*SET PROBLEM*
Your task is to return, exactly, the run of lines starting at the line holding "hide_parts(name)" and ending at the line holding "# %% Copy the stiles", both ends included and no other lines.

*SUPPLIED DATA*
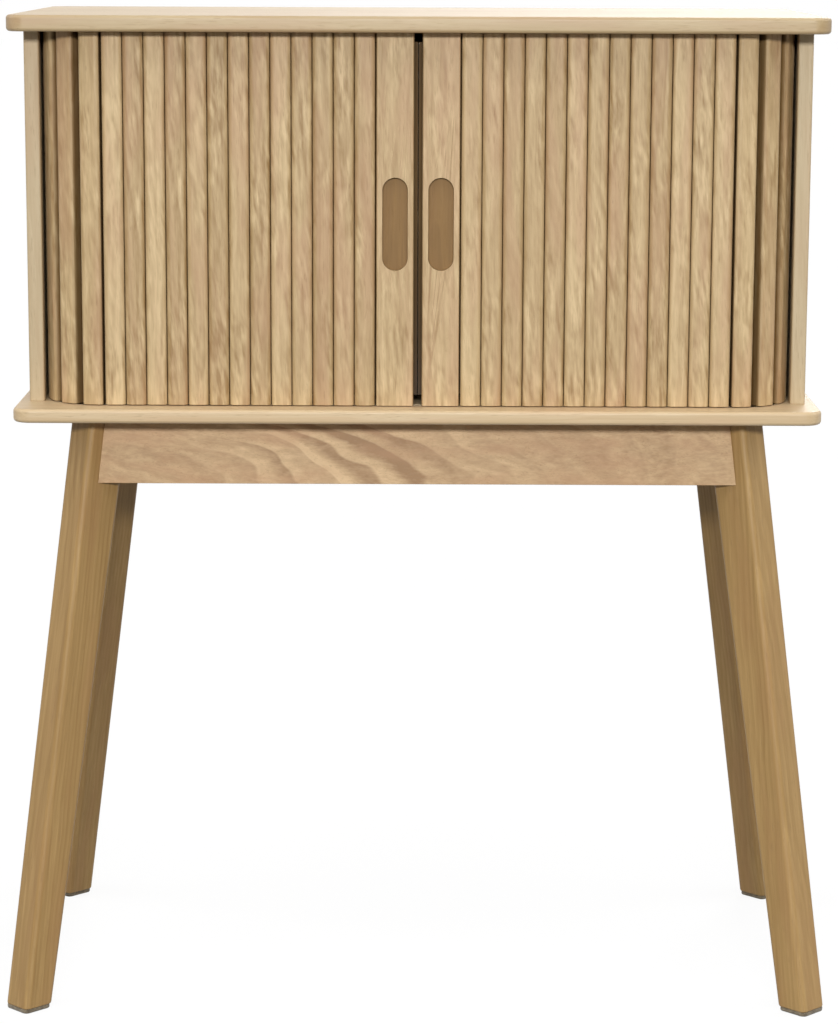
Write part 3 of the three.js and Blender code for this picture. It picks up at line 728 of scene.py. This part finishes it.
def tongue_section(section):
    """A rounded rectangle with a point for each point of the bar's section, at the same bearing from its
    middle: x = a |cos|^0.3, y = b |sin|^0.3 with the signs of cos and sin."""
    middle = np.array([0, -back_offset - slat_thickness / 2])
    bearing = np.arctan2(section[:, 1] - middle[1], section[:, 0] - middle[0])
    c, s = np.cos(bearing), np.sin(bearing)
    x = TONGUE_WIDTH / 2 * np.sign(c) * np.abs(c) ** 0.3
    y = TONGUE_THICKNESS / 2 * np.sign(s) * np.abs(s) ** 0.3
    return np.stack([x, y - back_offset - TONGUE_INSET - TONGUE_THICKNESS / 2], 1)


# %% The slat's surface


def slat_rings(tongue_bottom, tongue_top):
    """Rings of points from the lower tongue's end to the upper one's, in the slat's own mm."""
    bar, tongue = slat_section(), tongue_section(slat_section())
    middle = np.array([0, -back_offset - slat_thickness / 2])
    eased = middle + (bar - middle) * (1 - END_CHAMFER / slat_half)
    stack = [
        (tongue, tongue_bottom), (tongue, bar_bottom), (eased, bar_bottom), (bar, bar_bottom + END_CHAMFER),
        (bar, bar_top - END_CHAMFER), (eased, bar_top), (tongue, bar_top), (tongue, tongue_top),
    ]
    return np.array([np.column_stack([section, np.full(len(section), z)]) for section, z in stack])


def skin(rings):
    """Points and faces of a closed skin: quads between neighbouring rings, and a flat cap on each end."""
    count, around = rings.shape[:2]
    corner = np.arange(count * around).reshape(count, around)
    low, high = corner[:-1], corner[1:]
    quads = np.stack([low, np.roll(low, -1, 1), np.roll(high, -1, 1), high], -1).reshape(-1, 4)
    return rings.reshape(-1, 3), [*quads.tolist(), corner[0, ::-1].tolist(), corner[-1].tolist()]


# %% A piece from its points


def new_piece(name, points_mm, faces, place_mm, stick, material, body):
    """A mesh object at the origin from points in mm, with its own place and stick number as attributes."""
    mesh = bpy.data.meshes.new(name)
    mesh.from_pydata((points_mm * MM).tolist(), [], faces)
    mesh.attributes.new("place", "FLOAT_VECTOR", "POINT").data.foreach_set(
        "vector", (place_mm * MM).astype(np.float32).ravel())
    mesh.attributes.new("stick", "FLOAT", "POINT").data.foreach_set(
        "value", np.full(len(points_mm), stick, np.float32))
    mesh.shade_smooth()
    mesh.materials.append(material)
    piece = bpy.data.objects.new(name, mesh)
    bpy.context.scene.collection.objects.link(piece)
    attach(piece, body)
    return piece


def moved(points, x, y, turn, sign):
    """Points turned about Z and moved to a place on the pitch line, for the right door or the left."""
    c, s = math.cos(sign * turn), math.sin(sign * turn)
    across = points[:, 0] * c - points[:, 1] * s + sign * x
    back = points[:, 0] * s + points[:, 1] * c + y
    return np.column_stack([across, back, points[:, 2]])


# %% Make the slats of both doors
RIGHT_STICKS_FROM = 20

own, faces = skin(slat_rings(slat_low[2], slat_high[2]))
own_middle = np.array([0, 0, (slat_low[2] + slat_high[2]) / 2])
largest = 0.0
for side, sign in (("left", -1), ("right", 1)):
    for number in range(1, SLATS + 1):
        name = f"{side}_slat_{number:02d}"
        body = f"{side}_door" if number <= DOOR_BODY_SLATS else name
        x, y, turn = on_pitch_line(first_middle + (number - 1) * pitch - bend_x)
        points = moved(own, x, y, turn, sign)
        stick = number + (RIGHT_STICKS_FROM if sign > 0 else 0)
        slat = new_piece(name + "_oak", points, faces, own - own_middle, stick, door_oak, body)
        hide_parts(name)
        slat.modifiers.new("flat shading", "WEIGHTED_NORMAL").weight = 100
        low, high = box_mm(name)
        gap = max(np.abs(points.min(0) - low).max(), np.abs(points.max(0) - high).max())
        largest = max(largest, gap)
print("slats:", 2 * SLATS, "with", len(faces), "faces each; largest gap to the frame's boxes:",
      round(largest, 3), "mm")

# %% [markdown]
# ## The stiles
#
# The lead piece of each door is a wider stick with a shallow recess for the fingertips, milled with a
# round cutter, so its ends are half circles. The frame has that shape already. What it lacks is the
# slat's own coordinates for the grain, so the stile is a copy of the frame's mesh with its doubles
# merged, and the same eased edges as the boards.

# %% Copy the stiles


def merged_copy(node):
    """A mesh with the node's shape: its loose triangles welded and its flat faces made whole."""
    bm = bmesh.new()
    bm.from_mesh(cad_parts[node].data)
    bmesh.ops.remove_doubles(bm, verts=bm.verts, dist=0.005 * MM)
    bmesh.ops.dissolve_limit(bm, angle_limit=math.radians(0.5), verts=bm.verts, edges=bm.edges)
    points = np.array([v.co for v in bm.verts]) / MM
    corner = {v: i for i, v in enumerate(bm.verts)}
    faces = [[corner[v] for v in face.verts] for face in bm.faces]
    bm.free()
    return points, faces


RECESS_EASE = 0.9
RECESS_FROM = 0.3
RECESS_WITHIN = 1.0
STILE_STICKS = {"left": 61, "right": 64}

for side, stick in STILE_STICKS.items():
    node = side + "_door_stile"
    low, high = box_mm(node)
    points, faces = merged_copy(node)
    middle = (low + high) / 2
    place = points - (middle[0], pitch_y, middle[2])
    stile = new_piece(node + "_oak", points, faces, place, stick, door_oak, side + "_door")
    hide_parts(node)
    # The faces inside the recess take the darker oak, whose colour is painted shade.
    stile.data.materials.append(recess_shade_oak)
    recess = points[:, 1] > low[1] + RECESS_FROM
    recess &= np.abs(points[:, 0] - middle[0]) < (high[0] - low[0]) / 2 - RECESS_WITHIN
    recess &= points[:, 1] < high[1] - RECESS_WITHIN
    stile.data.polygons.foreach_set("material_index", [int(recess[face].all()) for face in faces])
    ease(stile, RECESS_EASE, weld=False)
    print(node, "is", round(high[0] - low[0], 1), "mm wide")

# %% [markdown]
# ## The canvas
#
# Heavy cotton canvas is glued over the backs of the slats. It shows as a dark line in each gap, and from
# inside the cabinet. One sheet could bend over all the slats, but in motion each slat round the bend
# turns by itself. So the part over the stile and the first slats is one sheet, and behind each further
# slat rides its own strip, cut to the slats' pitch. The sheet reaches past its stile, almost to the middle
# of the closed doors, so that the joint between them shows brown cloth and not the dark inside.

# %% Canvas material
THREAD_MM = 1.1


def canvas_cotton():
    """Plain weave: over-and-under is the product of two sine waves, one thread spacing wide each way.
    Real duck has two threads a millimetre, drawn about half as fine here, so that it can show."""
    material = bpy.data.materials.new("cotton_canvas")
    material.use_nodes = True
    tree = material.node_tree
    shader = tree.nodes["Principled BSDF"]
    place = own_place(tree)[0]
    turns = add(tree, "VectorMath", {0: place, "Scale": math.pi / (THREAD_MM * MM)}, operation="SCALE")
    waves = add(tree, "VectorMath", {0: turns}, operation="SINE")
    waves = add(tree, "SeparateXYZ", {0: waves}).node.outputs
    weave = add(tree, "Math", {0: waves[0], 1: waves[2]}, operation="MULTIPLY")
    lift = add(tree, "Math", {0: weave, 1: 0.5, 2: 0.5}, operation="MULTIPLY_ADD")
    slub = add(tree, "TexNoise", {"Vector": stretched(tree, place, 3, 30), "Scale": 1.0})
    share = add(tree, "Math", {0: slub, 1: 0.5, 2: lift}, operation="MULTIPLY_ADD", use_clamp=True)
    colour = add(tree, "Mix", {MIX_FACTOR: share, MIX_A: linear("#3f2d15"), MIX_B: linear("#664c27")},
                 out=MIX_RESULT, data_type="RGBA")
    tree.links.new(colour, shader.inputs["Base Color"])
    bump = add(tree, "Bump", {"Height": lift, "Strength": 0.8, "Distance": 0.3 * MM})
    tree.links.new(bump, shader.inputs["Normal"])
    shader.inputs["Roughness"].default_value = 0.95
    shader.inputs["Sheen Weight"].default_value = 0.3
    return material


canvas = canvas_cotton()

# %% Canvas sheets and strips
MEETING_LIP = 0.4
STRIP_GAP = 0.3

canvas_low = box_mm("right_canvas")[0][2]
canvas_high = box_mm("right_canvas")[1][2]


def canvas_piece(name, start, end, place, sign, body, body_slat):
    """A cloth from start to end across, in the slat's own mm, set at a place on the pitch line behind a
    slat. Its section is a long round-ended loop: half circles of the cloth's thickness at both ends."""
    t = np.linspace(-math.pi / 2, math.pi / 2, 7)
    r = CANVAS_THICKNESS / 2
    x = np.concatenate([end - r + r * np.cos(t), start + r - r * np.cos(t)])
    y = np.concatenate([r * np.sin(t), -r * np.sin(t)])
    rings = np.array([np.column_stack([x, y, np.full(len(x), z)]) for z in (canvas_low, canvas_high)])
    own, faces = skin(rings)
    piece = new_piece(name, moved(own, *place, sign), faces, own, 0, canvas, body)
    return piece


cell_end = first_middle + (DOOR_BODY_SLATS - 0.5) * pitch
strip_half = (pitch - STRIP_GAP) / 2
for side, sign in (("left", -1), ("right", 1)):
    ends = sorted((sign * MEETING_LIP, sign * (cell_end - STRIP_GAP / 2)))
    sheet = canvas_piece(side + "_canvas_sheet", *ends, (0, pitch_y, 0), sign, side + "_door",
                         side + "_slat_01_oak")
    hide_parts(side + "_canvas")
    for number in range(DOOR_BODY_SLATS + 1, SLATS + 1):
        slat = f"{side}_slat_{number:02d}"
        place = on_pitch_line(first_middle + (number - 1) * pitch - bend_x)
        canvas_piece(f"{side}_canvas_strip_{number:02d}", -strip_half, strip_half, place, sign, slat,
                     slat + "_oak")

# %% [markdown]
# ## The felt under the feet
#
# A pressed wool felt pad keeps a leg from scratching the floor. It is cut to the foot's outline, and the
# weight of the cabinet squeezes it, so its edge bulges a little and is not quite even. The outline comes
# from the frame's pad, and a profile of insets carries it up through the thickness.

# %% Felt material
FIBRE_MM = 0.7
CLUMP_MM = 5.0


def wool_felt():
    """Pressed felt: a fine tangle of fibres, drawn as two sizes of noise in colour and in height."""
    material = bpy.data.materials.new("pressed_wool_felt")
    material.use_nodes = True
    tree = material.node_tree
    shader = tree.nodes["Principled BSDF"]
    place = add(tree, "TexCoord", out="Object")
    tangle = add(tree, "TexNoise", {"Vector": place, "Scale": 1 / (FIBRE_MM * MM), "Detail": 6.0})
    clumps = add(tree, "TexNoise", {"Vector": place, "Scale": 1 / (CLUMP_MM * MM)})
    share = add(tree, "Math", {0: tangle, 1: clumps}, operation="MULTIPLY")
    share = add(tree, "MapRange", {0: share, 1: 0.12, 2: 0.4}, **STEP)
    colour = add(tree, "Mix", {MIX_FACTOR: share, MIX_A: linear("#5d5242"), MIX_B: linear("#8d8069")},
                 out=MIX_RESULT, data_type="RGBA")
    tree.links.new(colour, shader.inputs["Base Color"])
    bump = add(tree, "Bump", {"Height": tangle, "Strength": 1.0, "Distance": 0.3 * MM})
    tree.links.new(bump, shader.inputs["Normal"])
    shader.inputs["Roughness"].default_value = 0.95
    shader.inputs["Sheen Weight"].default_value = 0.4
    return material


felt = wool_felt()

# %% Felt pads
PAD_POINTS = 64
PAD_UNEVEN = 0.15
PAD_PROFILE = (
    # (share of the thickness, inset from the outline)
    (0.0, 0.7), (0.12, 0.25), (0.35, 0.05), (0.6, 0.0), (0.85, 0.1), (1.0, 0.35),
)


def pad_outline(node):
    """The frame pad's outline as evenly spaced points, sorted by their bearing from the middle."""
    corners = np.array([v.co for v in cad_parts[node].data.vertices]) / MM
    plan = np.unique(np.round(corners[:, :2], 3), axis=0)
    middle = plan.mean(0)
    bearing = np.arctan2(*(plan - middle).T[::-1])
    plan = plan[np.argsort(bearing)]
    loop = np.vstack([plan, plan[:1]])
    length = np.concatenate([[0], np.cumsum(np.linalg.norm(np.diff(loop, axis=0), axis=1))])
    steps = np.linspace(0, length[-1], PAD_POINTS, endpoint=False)
    return np.column_stack([np.interp(steps, length, loop[:, i]) for i in (0, 1)]), middle


fibres = np.random.default_rng(4)
for end in ("front", "rear"):
    for side in ("left", "right"):
        node = f"{end}_{side}_foot_pad"
        low, high = box_mm(node)
        outline, middle = pad_outline(node)
        reach = np.linalg.norm(outline - middle, axis=1, keepdims=True)
        rings = []
        for share, inset in PAD_PROFILE:
            uneven = fibres.uniform(0, PAD_UNEVEN, (PAD_POINTS, 1))
            plan = middle + (outline - middle) * (1 - (inset + uneven) / reach)
            rings.append(np.column_stack([plan, np.full(PAD_POINTS, low[2] + share * (high[2] - low[2]))]))
        points, faces = skin(np.array(rings))
        pad = new_piece(node + "_felt", points, faces, points, 0, felt, "cabinet")
        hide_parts(node)
print("felt pads:", 4, "each", round(high[2] - low[2], 1), "mm thick")

# %% Finish
low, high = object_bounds()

*RESPONSE TO THIS EXERCISE*
        hide_parts(name)
        slat.modifiers.new("flat shading", "WEIGHTED_NORMAL").weight = 100
        low, high = box_mm(name)
        gap = max(np.abs(points.min(0) - low).max(), np.abs(points.max(0) - high).max())
        largest = max(largest, gap)
print("slats:", 2 * SLATS, "with", len(faces), "faces each; largest gap to the frame's boxes:",
      round(largest, 3), "mm")

# %% [markdown]
# ## The stiles
#
# The lead piece of each door is a wider stick with a shallow recess for the fingertips, milled with a
# round cutter, so its ends are half circles. The frame has that shape already. What it lacks is the
# slat's own coordinates for the grain, so the stile is a copy of the frame's mesh with its doubles
# merged, and the same eased edges as the boards.

# %% Copy the stiles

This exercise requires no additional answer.